The memory may be of any type suitable to the local technical environment and may be implemented using any suitable data storage technology, such as semiconductor-based memory devices, magnetic memory devices and systems, optical memory devices and systems, fixed memory and removable memory. The data processors may be of any type suitable to the local technical environment, and may include one or more of general purpose computers, special purpose computers, microprocessors, digital signal processors (DSPs) and processors based on multi-core processor architecture, as non-limiting examples.

Embodiments of the inventions may be practiced in various components such as integrated circuit modules. The design of integrated circuits is by and large a highly automated process. Complex and powerful software tools are available for converting a logic level design into a semiconductor circuit design ready to be etched and formed on a semiconductor substrate.

Programs, such as those provided by Synopsys Inc., of Mountain View, California and Cadence Design, of San Jose, California automatically route conductors and locate components on a semiconductor chip using well established rules of design as well as libraries of pre-stored design modules. Once the design for a semiconductor circuit has been completed, the resultant design, in a standardized electronic format (e.g., Opus, GDSII, or the like) may be transmitted to a semiconductor fabrication facility or "fab" for fabrication.
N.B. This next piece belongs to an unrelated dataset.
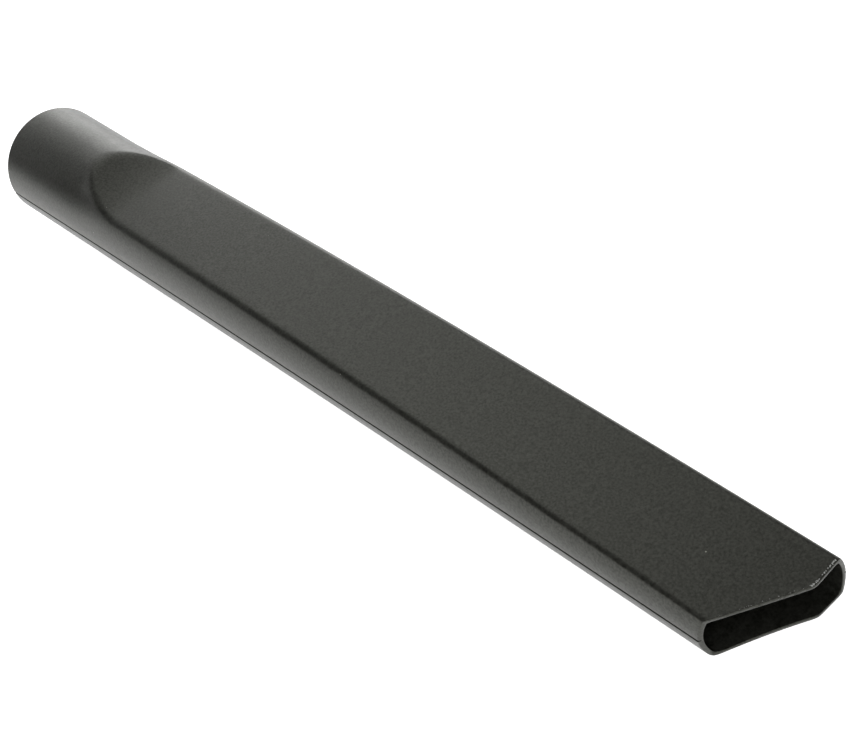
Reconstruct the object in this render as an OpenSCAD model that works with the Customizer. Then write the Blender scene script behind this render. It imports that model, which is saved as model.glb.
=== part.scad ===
// Crevice nozzle for a vacuum cleaner: a round push-on socket that runs through a scooped
// transition into a long, flat, tapering duct with a slanted mouth and a blunt tip.
// Two half shells meet on the flat middle plane (z = 0) in a stepped lap joint.
// +X runs from the open end of the socket to the mouth, +Z is up, millimetres.

/* [Socket] */
// Inside diameter of the socket, the outside of the tube it is pushed on
socket_bore = 32; // [28:0.5:38]
// Wall of the socket at its open end
socket_wall = 1.8; // [1.6:0.1:3]
// How far the tube goes in before it meets the stop
socket_depth = 30; // [20:1:32]
// Length of the plain conical collar, open end to the round duct
collar_len = 34; // [34:1:40]
// How much the collar's outside radius shrinks over its length
collar_draft = 0.5; // [0:0.1:0.8]

/* [Duct] */
// Overall length, open end to blunt tip
total_len = 300; // [200:5:420]
// Wall of the duct where it leaves the collar
wall = 1.5; // [1.2:0.1:2]
// Wall of the duct at the mouth
mouth_wall = 1; // [1:0.1:1.6]
// Where the flats begin to cut into the round duct
scoop_start = 43; // [42:1:60]
// Length of the scooped ramp that leads down to each flat
scoop_len = 22; // [15:1:40]
// Thickness over the two flats where the scoop ends
flat_thick = 23.6; // [18:0.2:26]
// Width of each flat where the scoop ends
flat_width = 26.2; // [24:0.2:28]
// Swell of the sides half way along the duct
side_swell = 0.4; // [0:0.1:1]
// How far the middle of each flat is crowned where the scoop ends
flat_crown = 0.3; // [0:0.1:0.6]
// Swell of the flats half way along the duct
flat_swell = 0.6; // [0:0.1:1]
// Length of the rounded corner between flat and side
corner_len = 2; // [0.8:0.1:2.5]

/* [Mouth] */
// Width over the sides at the tip
mouth_width = 29.5; // [26:0.1:32]
// Thickness over the flats at the tip
mouth_thick = 12.4; // [10:0.2:16]
// Width of each flat at the tip
mouth_flat = 26.6; // [24:0.2:28]
// How far the middle of each flat is sunk at the tip
mouth_sink = 0.6; // [0:0.1:1]
// Width of the blunt tip that is square to the duct
tip_width = 9.1; // [4:0.1:14]
// How far the slanted edge runs back from the tip
slant_back = 12.5; // [0:0.5:40]
// How softly the slanted edge turns into the blunt tip
kink_blend = 1.5; // [0.5:0.5:8]
// How far the mouth's lower edge stands behind its upper edge
mouth_lean = 0.7; // [0:0.1:3]

/* [Seam] */
// Height of the shadow gap seen between the shells
seam_gap = 0.3; // [0.1:0.05:0.5]
// How far the lower shell's lip stands up behind the upper shell's skirt
lip_rise = 1.2; // [0.8:0.1:2]
// Clearance between lip and skirt
lip_clear = 0.1; // [0.05:0.05:0.2]

/* [Output] */
// Which sub-part to draw

/* [Hidden] */
socket_r = socket_bore / 2;
end_r = socket_r + socket_wall;
neck_r = end_r - collar_draft;
scoop_end = scoop_start + scoop_len;
half_gap = seam_gap / 2;
lap_mid = 0.55;
lip_face = lap_mid + lip_clear / 2;
skirt_face = lap_mid - lip_clear / 2;
stop_r = neck_r - wall - 0.2;
embed = 2;
overrun = 5;
far = 60;
min_flat = 0.6;
arc_steps = 9;
corner_steps = 3;
flat_steps = 4;
round_fn = 128;
plastic = [0.16, 0.16, 0.15];

function mix(a, b, t) = a + (b - a) * t;
function clip(t) = min(1, max(0, t));
function ease(t) = t * t * (3 - 2 * t);
function reversed(list) = [for (i = [len(list) - 1:-1:0]) list[i]];
function arch(t) = 4 * t * (1 - t);

// Fractions of the way along the duct, and along the flats
function duct_at(x) = clip((x - collar_len) / (total_len - collar_len));
function flats_at(x) = (x - scoop_end) / (total_len - scoop_end);
function scoop_at(x) = clip((x - scoop_start) / scoop_len);

// Wall of the duct, thinner towards the mouth
function wall_at(x) = mix(wall, mouth_wall, duct_at(x));

// Half width over the sides, half width and half thickness of the flats
function side_y(x) =
    mix(neck_r, mouth_width / 2, duct_at(x)) + side_swell * arch(duct_at(x));
function flat_y(x) = mix(flat_width, mouth_flat, flats_at(x)) / 2;
function flat_z(x) =
    mix(flat_thick, mouth_thick, flats_at(x)) / 2 + flat_swell * arch(max(0, flats_at(x)));
function sink(x) = mix(-flat_crown, mouth_sink, clip(flats_at(x)));

// Radius of the side arcs: round at the neck, then the arc through side and corner
function corner_r(w, y, z) = (pow(w - y, 2) + z * z) / (2 * (w - y));
function side_r(x) =
    mix(side_y(x), corner_r(side_y(x), flat_y(x), flat_z(x)), ease(scoop_at(x)));

// Height at which the flat, or the ramp that leads to it, cuts the side arcs
function cut_z(x) =
    mix(flat_z(x), side_y(x), pow(1 - scoop_at(x), 1.5));
function corner_y(x, d) =
    max(min_flat, side_y(x) - side_r(x)
        + sqrt(max(0, pow(side_r(x) - d, 2) - pow(cut_z(x) - d, 2))));

// One quarter of the section at x, d inside the outer face: up the side arc from height z0,
// round the corner and in over the flat to the middle
function quarter(x, d, z0) =
    let (
        r = side_r(x) - d,
        yc = side_y(x) - side_r(x),
        yk = corner_y(x, d),
        zk = sqrt(r * r - pow(yk - yc, 2)),
        cut = min(corner_len, yk / 2),
        a0 = asin(z0 / r),
        a1 = atan2(zk, yk - yc),
        a2 = a1 - cut / r * 180 / PI,
        pa = [yc + r * cos(a2), r * sin(a2)],
        pc = [yk, zk],
        pb = [yk - cut, zk]
    )
    concat(
        [for (i = [0:arc_steps]) let (a = mix(a0, a2, i / arc_steps))
            [yc + r * cos(a), r * sin(a)]],
        [for (i = [1:corner_steps]) let (t = i / (corner_steps + 1))
            mix(mix(pa, pc, t), mix(pc, pb, t), t)],
        [for (i = [0:flat_steps]) let (y = pb.x * (1 - i / flat_steps))
            [y, zk - sink(x) * (1 - pow(y / pb.x, 2)) * clip(pb.x - 2)]]
    );

// Half of the section at x, from the right seam over the top to the left seam
function half_ring(x, d, z0) =
    let (q = quarter(x, d, z0), n = len(q))
    concat(q, [for (i = [n - 2:-1:0]) [-q[i].x, q[i].y]]);

function side_point(x, d, z) =
    [side_y(x) - side_r(x) + sqrt(pow(side_r(x) - d, 2) - z * z), z];
function flip(p) = [-p.x, p.y];

// Closed wall section of one shell: outside, step at the left seam, inside, step at the right
function wall_section(x, face, step) =
    concat(
        half_ring(x, 0.02, half_gap),
        [flip(side_point(x, face, half_gap)), flip(side_point(x, face, step))],
        reversed(half_ring(x, wall_at(x), step)),
        [side_point(x, face, step), side_point(x, face, half_gap)]
    );

duct_stations = concat(
    [collar_len - embed],
    [for (i = [0:2]) mix(collar_len + 1, scoop_start, i / 2)],
    [for (i = [1:9]) scoop_start + scoop_len * pow(i / 9, 1.3)],
    [for (i = [1:10]) mix(scoop_end, total_len, i / 10)],
    [total_len + overrun]
);

// End face of the wall: a strip of quads between outside and inside, and at each seam a
// hexagon round the step, listed from the corner that sees all of it
function end_face(n, step) =
    let (
        half = n / 2 - 2,
        left = [half + 1, half + 2, half + 3, half - 2, half - 1, half],
        right = [n - 2, n - 1, 0, 1, n - 4, n - 3],
        turn = step > half_gap ? 0 : 5
    )
    concat(
        [for (hexagon = [left, right]) [for (i = [0:5]) hexagon[(i + turn) % 6]]],
        [for (j = [1:half - 3]) [j, j + 1, n - 4 - j, n - 3 - j]]
    );

// Wall of one shell, lofted through its sections
module duct_shell(face, step) {
    rings = [for (x = duct_stations) wall_section(x, face, step)];
    n = len(rings[0]);
    last = len(rings) - 1;
    points = [for (i = [0:last]) for (p = rings[i]) [duct_stations[i], p.x, p.y]];
    sides = [for (i = [0:last - 1]) for (j = [0:n - 1])
        let (k = (j + 1) % n, a = i * n + j, b = i * n + k)
            each [[a, a + n, b], [b, a + n, b + n]]];
    front = end_face(n, step);
    back = [for (face = front) [for (v = reversed(face)) last * n + v]];
    polyhedron(points = points, faces = concat(sides, front, back), convexity = 8);
}

// Everything above height z
module above(z) {
    translate([-far, -far, z])
        cube([total_len + 2 * far, 2 * far, far]);
}

// Cone with the collar's draft, d inside its outer face
module collar_cone(d) {
    rotate([0, 90, 0])
        cylinder(h = collar_len, r1 = end_r - d, r2 = neck_r - d, $fn = round_fn);
}

// The hollow of the socket: the bore, and the narrower hole past the stop
module socket_hollow() {
    rotate([0, 90, 0]) {
        translate([0, 0, -1])
            cylinder(h = socket_depth + 1, r = socket_r, $fn = round_fn);
        translate([0, 0, socket_depth - 1])
            cylinder(h = collar_len, r = stop_r, $fn = round_fn);
    }
}

// Half collar with the skirt that hangs outside the lip
module skirt_collar() {
    difference() {
        intersection() {
            collar_cone(0);
            above(half_gap);
        }
        socket_hollow();
        difference() {
            collar_cone(skirt_face);
            above(lip_rise);
        }
    }
}

// Half collar with the lip that stands up behind the skirt
module lip_collar() {
    difference() {
        union() {
            intersection() {
                collar_cone(0);
                above(half_gap);
            }
            intersection() {
                collar_cone(lip_face);
                above(-lip_rise);
            }
        }
        socket_hollow();
    }
}

// How far the mouth's edge stands back from the tip, at y
function mouth_back(y) =
    let (
        kink_y = mouth_width / 2 - tip_width,
        past = kink_y - y,
        near = max(kink_blend - abs(past), 0) / kink_blend,
        soft = max(past, 0) + pow(near, 3) * kink_blend / 6
    )
    slant_back / (kink_y + mouth_width / 2) * soft;

// Everything past the slanted edge and the blunt tip
module beyond_mouth() {
    tip_y = mouth_width / 2;
    kink_y = tip_y - tip_width;
    bends = [for (i = [-6:6]) kink_y - i / 6 * kink_blend];
    edge = concat([far, tip_y + 1], bends, [-tip_y - 1, -far]);
    multmatrix([[1, 0, mouth_lean / mouth_thick, -mouth_lean / 2], [0, 1, 0, 0], [0, 0, 1, 0]])
        translate([0, 0, -far])
            linear_extrude(height = 2 * far)
                polygon(concat(
                    [for (y = edge) [total_len - mouth_back(y), y]],
                    [[total_len + far, -far], [total_len + far, far]]
                ));
}

// Upper half, with a skirt round its edge
module upper_shell() {
    color(plastic)
        difference() {
            union() {
                skirt_collar();
                duct_shell(skirt_face, lip_rise);
            }
            beyond_mouth();
        }
}

// Lower half, with the lip that locates the upper one
module lower_shell() {
    color(plastic)
        difference() {
            mirror([0, 0, 1])
                union() {
                    lip_collar();
                    duct_shell(lip_face, -lip_rise);
                }
            beyond_mouth();
        }
}

upper_shell();
lower_shell();
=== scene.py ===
import math

import bpy
from mathutils import Matrix, Vector


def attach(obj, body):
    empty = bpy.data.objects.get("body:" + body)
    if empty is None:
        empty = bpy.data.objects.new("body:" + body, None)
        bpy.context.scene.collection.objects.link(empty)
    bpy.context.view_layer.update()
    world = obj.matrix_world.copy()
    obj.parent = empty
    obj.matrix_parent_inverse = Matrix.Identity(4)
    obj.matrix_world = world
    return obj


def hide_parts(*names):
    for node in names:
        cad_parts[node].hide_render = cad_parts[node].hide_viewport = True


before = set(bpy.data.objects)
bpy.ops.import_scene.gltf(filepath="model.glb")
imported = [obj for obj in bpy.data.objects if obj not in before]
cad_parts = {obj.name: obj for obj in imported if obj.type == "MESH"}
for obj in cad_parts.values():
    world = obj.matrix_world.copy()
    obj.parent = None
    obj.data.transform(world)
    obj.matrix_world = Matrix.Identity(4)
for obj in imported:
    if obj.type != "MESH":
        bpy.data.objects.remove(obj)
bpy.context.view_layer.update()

# ---------------------------------------------------------------------------------------------
# The two half shells, injection moulded in black polypropylene and bonded along both sides.
# The lower one's lip stands up behind the upper one's skirt, so outside only a fine shadow gap
# shows, with a thin ridge of flash under it.

MM = 0.001


def add(tree, kind, ins=(), **settings):
    """Adds a node with its settings, and sets or links its inputs, by order or by name."""
    made = tree.nodes.new(kind)
    for name, value in settings.items():
        setattr(made, name, value)
    for key, value in ins.items() if isinstance(ins, dict) else enumerate(ins):
        if isinstance(value, bpy.types.Node):
            value = value.outputs[0]
        if isinstance(value, bpy.types.NodeSocket):
            tree.links.new(value, made.inputs[key])
        else:
            made.inputs[key].default_value = value
    return made


# The duct is round at the socket and turns into two long flats between curved sides: a scooped
# ramp cuts each flat into the round tube, and the flats close in towards the mouth.
duct_sizes = {
    "Length": 300 * MM,
    "End radius": 17.77 * MM,
    "Neck radius": 17.27 * MM,
    "Collar length": 34 * MM,
    "Scoop end": 65 * MM,
    "Scoop length": 22 * MM,
    "Flat half width": 13.1 * MM,
    "Flat half thickness": 11.8 * MM,
    "Mouth half width": 14.75 * MM,
    "Mouth half thickness": 6.2 * MM,
    "Mouth flat half width": 13.3 * MM,
    "Side swell": 0.4 * MM,
    "Flat swell": 0.6 * MM,
    "Crown": 0.3 * MM,
    "Sink": 0.6 * MM,
    "Scoop blend": 1.0 * MM,
    "Corner blend": 1.8 * MM,
}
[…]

The foregoing description has provided by way of exemplary and non-limiting examples a full and informative description of the exemplary embodiment of this invention. However, various modifications and adaptations may become apparent to those skilled in the relevant arts in view of the foregoing description, when read in conjunction with the accompanying drawings and the appended claims. However, all such and similar modifications of the teachings of this invention will still fall within the scope of this invention.